## The exercise
Every line from the one with "const plant = new THREE.Group();" to the one with "cad_parts[node].hide_render = cad_parts[node].hide_viewport", including those two, is to be copied exactly; all other lines of the entries below are left out.

______________________________

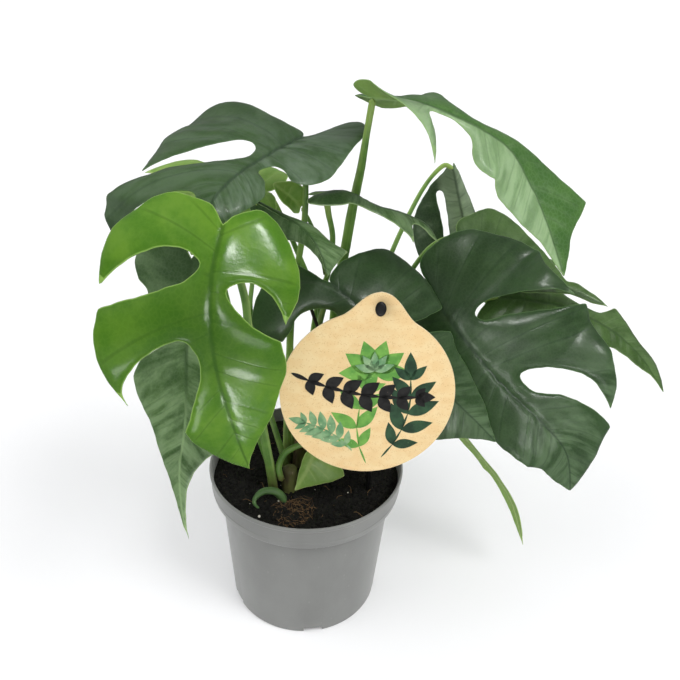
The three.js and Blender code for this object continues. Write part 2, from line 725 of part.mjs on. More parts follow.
// Blade with both faces triangulated alike, a wall round its edge and a keel under the rib
function bladeSolid(leaf, grow = 0) {
  const sheet = new LeafSheet(leaf);
  const rightEdge = smoothEdge(leaf.right.edge, sheet.length);
  const leftEdge = smoothEdge(leaf.left.edge, sheet.length).slice(1).reverse();
  const outline = [...rightEdge, new THREE.Vector2(0, sheet.length), ...leftEdge];
  const inner = innerPoints(outline, sheet.length);
  const points = [...outline, ...inner];
  const triangles = triangulate(outline, inner);

  const half = BLADE_THICKNESS / 2 + grow;
  const top = [];
  const bottom = [];
  points.forEach((point, index) => {
    const place = point.clone();
    if (index < outline.length) {
      const before = outline.at(index - 1);
      const after = outline[(index + 1) % outline.length];
      const run = after.clone().sub(before).normalize();
      place.add(new THREE.Vector2(run.y, -run.x).multiplyScalar(grow));
    }
    const keel = index >= outline.length && point.x === 0
      ? KEEL_DEPTH * (1 - 0.8 * point.y / sheet.length) : 0;
    const middle = sheet.point(place.x, place.y);
    const normal = sheet.normal(place.x, place.y);
    top.push(middle.clone().addScaledVector(normal, half));
    bottom.push(middle.addScaledVector(normal, -half - keel));
  });

  const count = points.length;
  const indices = [];
  for (const [a, b, c] of triangles) {
    indices.push(a, b, c, count + a, count + c, count + b);
  }
  outline.forEach((_, index) => {
    const next = (index + 1) % outline.length;
    indices.push(index, count + index, count + next, index, count + next, next);
  });
  const geometry = new THREE.BufferGeometry().setFromPoints([...top, ...bottom]);
  geometry.setIndex(indices);
  return toSolid(geometry);
}

// Body of revolution about Z from a profile of [radius, height] pairs
function turnedGeometry(profile, sides) {
  const points = profile.map(([radius, height]) => new THREE.Vector2(radius, height));
  return new THREE.LatheGeometry(points, sides).rotateX(Math.PI / 2);
}

// Inner radius of the pot's tapered body at a height
function bodyRadius(height) {
  const taper = (NECK_RADIUS - FOOT_RADIUS) / (POT_HEIGHT - LIP_HEIGHT);
  return FOOT_RADIUS + taper * height;
}

function potSolid() {
  const lipFoot = POT_HEIGHT - LIP_HEIGHT;
  const profile = [
    [0, 0], [FOOT_PAD_RADIUS, 0], [FOOT_PAD_RADIUS + 1, FLOOR_UNDERSIDE],
    [FOOT_RING_INNER_RADIUS, FLOOR_UNDERSIDE], [FOOT_RING_INNER_RADIUS + 1, 0],
    [FOOT_RADIUS - 1, 0], [FOOT_RADIUS, 1], [NECK_RADIUS, lipFoot - 1.5],
    [LIP_FOOT_RADIUS - 0.8, lipFoot], [LIP_FOOT_RADIUS, lipFoot + 1.2],
    [RIM_RADIUS - 0.1, POT_HEIGHT - 0.6], [RIM_RADIUS - 0.5, POT_HEIGHT],
    [RIM_RADIUS - POT_WALL + 0.3, POT_HEIGHT], [RIM_RADIUS - POT_WALL, POT_HEIGHT - 0.5],
    [LIP_FOOT_RADIUS - POT_WALL, lipFoot + 1.4], [NECK_RADIUS - POT_WALL, lipFoot - 0.8],
    [bodyRadius(FLOOR_TOP) - POT_WALL, FLOOR_TOP], [0, FLOOR_TOP],
  ];
  let pot = toSolid(turnedGeometry(profile, POT_SIDES));
  for (let index = 0; index < DRAIN_HOLES; index += 1) {
    const turn = 2 * Math.PI * index / DRAIN_HOLES;
    const hole = new THREE.CylinderGeometry(DRAIN_HOLE_RADIUS, DRAIN_HOLE_RADIUS, 12, 14)
      .rotateX(Math.PI / 2)
      .translate(DRAIN_CIRCLE_RADIUS * Math.sin(turn), DRAIN_CIRCLE_RADIUS * Math.cos(turn), 4);
    const notch = new THREE.BoxGeometry(DRAIN_NOTCH.width, 20, 2 * DRAIN_NOTCH.height)
      .translate(0, -FOOT_RADIUS, 0)
      .rotateZ(THREE.MathUtils.degToRad(DRAIN_NOTCH.turn) + turn);
    pot = pot.subtract(toSolid(hole)).subtract(toSolid(notch));
  }
  return pot;
}

function soilHeight(x, y) {
  const mound = SOIL_MOUND * Math.exp(-(x * x + y * y) / (2 * SOIL_MOUND_SPREAD ** 2));
  const lumps = 0.9 * Math.sin(x / 7 + 1) * Math.cos(y / 9) + 0.6 * Math.sin(x / 3.7 + y / 5.1);
  return SOIL_EDGE_HEIGHT + mound + lumps;
}

function soilSolid() {
  const lipFoot = POT_HEIGHT - LIP_HEIGHT;
  const wall = POT_WALL + GAP;
  const profile = [
    [0, FLOOR_TOP + GAP], [bodyRadius(FLOOR_TOP) - wall, FLOOR_TOP + GAP],
    [NECK_RADIUS - wall, lipFoot - 0.8], [LIP_FOOT_RADIUS - wall - 0.2, lipFoot + 2],
    [LIP_FOOT_RADIUS - wall, SOIL_EDGE_HEIGHT],
    ...SOIL_RINGS.map((radius) => [radius, SOIL_EDGE_HEIGHT + 0.01]), [0, SOIL_EDGE_HEIGHT + 0.01],
  ];
  const geometry = turnedGeometry(profile, 28);
  const position = geometry.attributes.position;
  for (let i = 0; i < position.count; i += 1) {
    if (position.getZ(i) > SOIL_EDGE_HEIGHT) {
      position.setZ(i, soilHeight(position.getX(i), position.getY(i)));
    }
  }
  return toSolid(geometry);
}

// Turns a shape drawn on the tag's face, thickness along +Z, to the tag's place
function placeOnTag(geometry) {
  return geometry.rotateX(Math.PI / 2 - TAG_LEAN).translate(...TAG_CENTRE);
}

function tagShape() {
  const [rightTurn, leftTurn] = TAG_SHOULDERS.map(THREE.MathUtils.degToRad);
  const [earX] = TAG_EAR_CENTRE;
  const left = [TAG_RADIUS * Math.cos(leftTurn), TAG_RADIUS * Math.sin(leftTurn)];
  const right = [TAG_RADIUS * Math.cos(rightTurn), TAG_RADIUS * Math.sin(rightTurn)];
  const shape = new THREE.Shape();
  shape.absarc(0, 0, TAG_RADIUS, leftTurn, rightTurn + 2 * Math.PI, false);
  shape.bezierCurveTo(right[0] - 7, right[1] + 4.4, earX + TAG_EAR_HALF_WIDTH + 1,
    TAG_EAR_TOP - 1, earX, TAG_EAR_TOP);
  shape.bezierCurveTo(earX - TAG_EAR_HALF_WIDTH - 1, TAG_EAR_TOP - 1, left[0] + 8,
    left[1] + 2.6, ...left);
  const hole = new THREE.Path();
  hole.absellipse(...TAG_EAR_CENTRE, ...TAG_HOLE, 0, 2 * Math.PI, true);
  shape.holes.push(hole);
  return shape;
}

function tagSolid() {
  const geometry = new THREE.ExtrudeGeometry(tagShape(), {
    depth: TAG_THICKNESS, bevelEnabled: false, curveSegments: 22,
  });
  return toSolid(placeOnTag(geometry));
}

// Peg head through the ear's hole, on top of a straight stake behind the tag
function stakeSolid(grow = 0) {
  const [width, height] = TAG_HOLE;
  const head = new THREE.CylinderGeometry(1, 1, TAG_THICKNESS + 4.5 + grow, 16)
    .rotateX(Math.PI / 2)
    .scale(width - GAP + grow, height - GAP + grow, 1)
    .translate(...TAG_EAR_CENTRE, TAG_THICKNESS / 2 - 1.6);
  const top = placeOnTag(new THREE.BufferGeometry().setFromPoints(
    [new THREE.Vector3(...TAG_EAR_CENTRE, -3)]));
  const anchor = top.attributes.position.array;
  const shaft = stalkSolid({ route: [STAKE_FOOT, [...anchor]], radius: [STAKE_RADIUS] }, grow);
  return toSolid(placeOnTag(head)).add(shaft);
}

function supportStickSolid(grow = 0) {
  const { top, foot, radius } = SUPPORT_STICK;
  return stalkSolid({ route: [foot, top], radius: [radius] }, grow);
}

function petioleSolid(stalk, grow = 0) {
  const main = stalkSolid(stalk, grow);
  return stalk.branch ? main.add(stalkSolid(stalk.branch, grow)) : main;
}

// Pieces in the order in which they claim their space: each is cut clear of those before it
function listPieces() {
  const pieces = [
    { name: 'pot', finish: 'potGrey', make: potSolid },
    { name: 'tag', finish: 'kraftCard', make: tagSolid },
    { name: 'tag_stake', finish: 'blackPlastic', make: stakeSolid },
    { name: 'support_stick', finish: 'blackPlastic', make: supportStickSolid },
  ];
  for (const [name, stem] of Object.entries(STEMS)) {
    pieces.push({ name, finish: 'stemBrown', make: (grow) => stalkSolid(stem, grow) });
  }
  pieces.push({
    name: 'curled_sheath', finish: 'sheathPale', make: (grow) => stalkSolid(CURLED_SHEATH, grow),
  });
  for (const [name, leaf] of Object.entries(LEAVES)) {
    pieces.push({
      name: `leaf_${name}`, finish: leaf.finish, make: (grow) => bladeSolid(leaf, grow),
    });
  }
  for (const [name, stalk] of Object.entries(STALKS)) {
    pieces.push({
      name: `petiole_${name}`, finish: 'stalkGreen', make: (grow) => petioleSolid(stalk, grow),
    });
  }
  pieces.push({ name: 'soil', finish: 'soilBrown', make: soilSolid });
  return pieces;
}

function carve(pieces) {
  const placed = [];
  for (const piece of pieces) {
    let solid = piece.make(0);
    for (const other of placed) {
      if (other.name !== 'pot' && boxesMeet(solid, other.clear)) {
        solid = solid.subtract(other.clear);
      }
    }
    placed.push({ ...piece, solid: largestBody(solid), clear: piece.make(GAP) });
  }
  return placed;
}

const plant = new THREE.Group();
for (const { name, finish, solid } of carve(listPieces())) {
  const material = new THREE.MeshStandardMaterial({ ...FINISHES[finish], metalness: 0 });
  const mesh = new THREE.Mesh(toGeometry(solid), material);
  mesh.name = name;
  plant.add(mesh);
}

export default plant;
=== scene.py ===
"""Young split-leaf climbing plant in a nursery pot, with a round card tag on a stake.

The tables are in millimetres, in the frame of the CAD model: Z up, the origin in the
middle of the pot's underside and -Y towards the viewer. MM turns them into metres.
"""

import logging
import math
from collections.abc import Callable, Sequence
from dataclasses import dataclass, field
from enum import Enum

import bmesh
import bpy
import numpy as np
from mathutils import Matrix, Vector
from mathutils.geometry import delaunay_2d_cdt


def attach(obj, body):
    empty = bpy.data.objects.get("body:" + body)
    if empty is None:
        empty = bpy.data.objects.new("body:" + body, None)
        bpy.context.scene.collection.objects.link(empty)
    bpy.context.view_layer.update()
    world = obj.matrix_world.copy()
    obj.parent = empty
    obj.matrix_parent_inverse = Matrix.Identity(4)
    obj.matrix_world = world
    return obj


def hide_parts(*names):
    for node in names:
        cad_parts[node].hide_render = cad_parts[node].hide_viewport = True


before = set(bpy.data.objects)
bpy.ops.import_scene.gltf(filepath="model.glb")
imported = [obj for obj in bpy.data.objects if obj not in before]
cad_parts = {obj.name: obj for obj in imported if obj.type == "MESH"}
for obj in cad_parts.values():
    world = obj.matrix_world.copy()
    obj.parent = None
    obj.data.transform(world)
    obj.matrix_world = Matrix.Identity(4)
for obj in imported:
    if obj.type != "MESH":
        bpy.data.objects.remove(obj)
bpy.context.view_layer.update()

log = logging.getLogger("plant")

MM = 0.001
BODY = "root"
# The leaf's flat drawing fills a chart this wide, its stalk's end at CHART_FOOT
CHART_WIDTH = 200.0
CHART_FOOT = (0.5, 0.2)
NOISE_LEVEL = 3.7

Shade = tuple[int, int, int]
Colour = tuple[float, float, float, float]
Flat = tuple[float, float]
Spot = tuple[float, float, float]
Rows = tuple[tuple[float, ...], ...]
Faces = list[tuple[int, ...]]
Inputs = dict[str | int, object]
Array = np.ndarray
Socket = bpy.types.NodeSocket
Tree = bpy.types.NodeTree
Stuff = bpy.types.Material
Piece = bpy.types.Object


def paint(shade: Shade) -> Colour:
    """Turns a screen colour into the linear one that Blender's sockets take.

    Args:
        shade: Red, green and blue from 0 to 255.

    Returns:
        The linear colour with full alpha.
    """
    shares = [value / 255 for value in shade]
    red, green, blue = (s / 12.92 if s <= 0.04045 else ((s + 0.055) / 1.055) ** 2.4 for s in shares)
    return red, green, blue, 1.0


class Slot(Enum):
    """Finish slots of the CAD model."""

    POT = "pot_plastic"
    SOIL = "soil"
    CARD = "kraft_card"
    BLACK = "black_plastic"
    SHEATH = "pale_sheath"
    STEM = "stem"
    STALK = "stalk"
    LEAF_BRIGHT = "leaf_bright"
    LEAF_DARK = "leaf_dark"
    LEAF_MID = "leaf_mid"
    LEAF_YOUNG = "leaf_young"


# Node trees


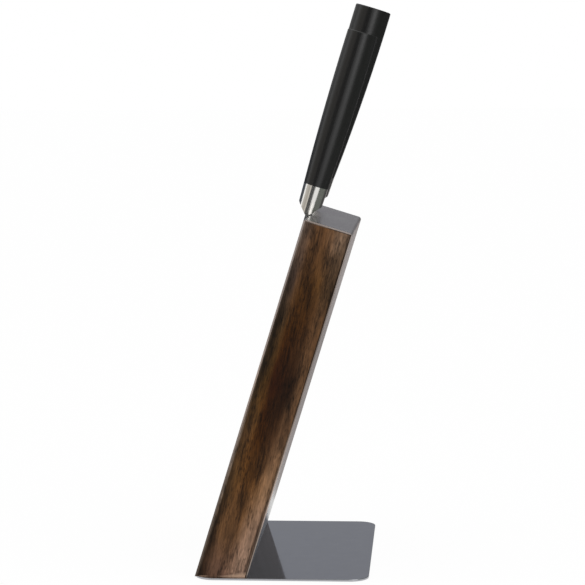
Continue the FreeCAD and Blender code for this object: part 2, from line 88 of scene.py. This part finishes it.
def aim_camera():
    """Stands the camera beside the block, at its narrow walnut side."""
    lens = bpy.data.cameras.new("camera")
    lens.lens = LENS_LENGTH
    lens.sensor_width = 36.0
    lens.clip_start = 0.01
    lens.clip_end = 200.0
    camera = bpy.data.objects.new("camera", lens)
    heading = Matrix.Rotation(math.radians(CAMERA_HEADING), 4, "Z")
    pitch = Matrix.Rotation(math.radians(90 - CAMERA_DIP), 4, "X")
    roll = Matrix.Rotation(math.radians(CAMERA_ROLL), 4, "Z")
    camera.matrix_world = Matrix.Translation(CAMERA_PLACE) @ heading @ pitch @ roll
    bpy.context.scene.collection.objects.link(camera)
    bpy.context.scene.camera = camera


aim_camera()


# ---------------------------------------------------------------- shader building

# Sockets of a Mix node share their names, so they go by number: its two inputs and its output.
COLOUR_A, COLOUR_B, MIXED_COLOUR = 6, 7, 2
NUMBER_A, NUMBER_B, MIXED_NUMBER = 2, 3, 0

NOISE_SPAN = {"From Min": 0.3, "From Max": 0.7}  # nearly all values of a noise lie in this range
SOFT_NOISE = {"Scale": 1.0, "Detail": 2.0}
FINE_NOISE = {"Scale": 1.0, "Detail": 3.0}


def add(tree, kind, links=None, out=None, stops=None, values=None, **settings):
    """Adds a node with its settings, values, ramp stops and incoming links. Gives its output named out."""
    made = tree.nodes.new(kind)
    for key, value in settings.items():
        setattr(made, key, value)
    for key, value in (values or {}).items():
        made.inputs[key].default_value = value
    for key, source in (links or {}).items():
        tree.links.new(source, made.inputs[key])
    if stops:
        ramp = made.color_ramp
        while len(ramp.elements) < len(stops):
            ramp.elements.new(0.5)
        for element, (place, colour) in zip(ramp.elements, stops):
            element.position = place
            element.color = linear(colour) if isinstance(colour, str) else (colour, colour, colour, 1.0)
    return made if out is None else made.outputs[out]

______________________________

## Answer to the exercise
const plant = new THREE.Group();
for (const { name, finish, solid } of carve(listPieces())) {
  const material = new THREE.MeshStandardMaterial({ ...FINISHES[finish], metalness: 0 });
  const mesh = new THREE.Mesh(toGeometry(solid), material);
  mesh.name = name;
  plant.add(mesh);
}

export default plant;
=== scene.py ===
"""Young split-leaf climbing plant in a nursery pot, with a round card tag on a stake.

The tables are in millimetres, in the frame of the CAD model: Z up, the origin in the
middle of the pot's underside and -Y towards the viewer. MM turns them into metres.
"""

import logging
import math
from collections.abc import Callable, Sequence
from dataclasses import dataclass, field
from enum import Enum

import bmesh
import bpy
import numpy as np
from mathutils import Matrix, Vector
from mathutils.geometry import delaunay_2d_cdt


def attach(obj, body):
    empty = bpy.data.objects.get("body:" + body)
    if empty is None:
        empty = bpy.data.objects.new("body:" + body, None)
        bpy.context.scene.collection.objects.link(empty)
    bpy.context.view_layer.update()
    world = obj.matrix_world.copy()
    obj.parent = empty
    obj.matrix_parent_inverse = Matrix.Identity(4)
    obj.matrix_world = world
    return obj


def hide_parts(*names):
    for node in names:
        cad_parts[node].hide_render = cad_parts[node].hide_viewport = True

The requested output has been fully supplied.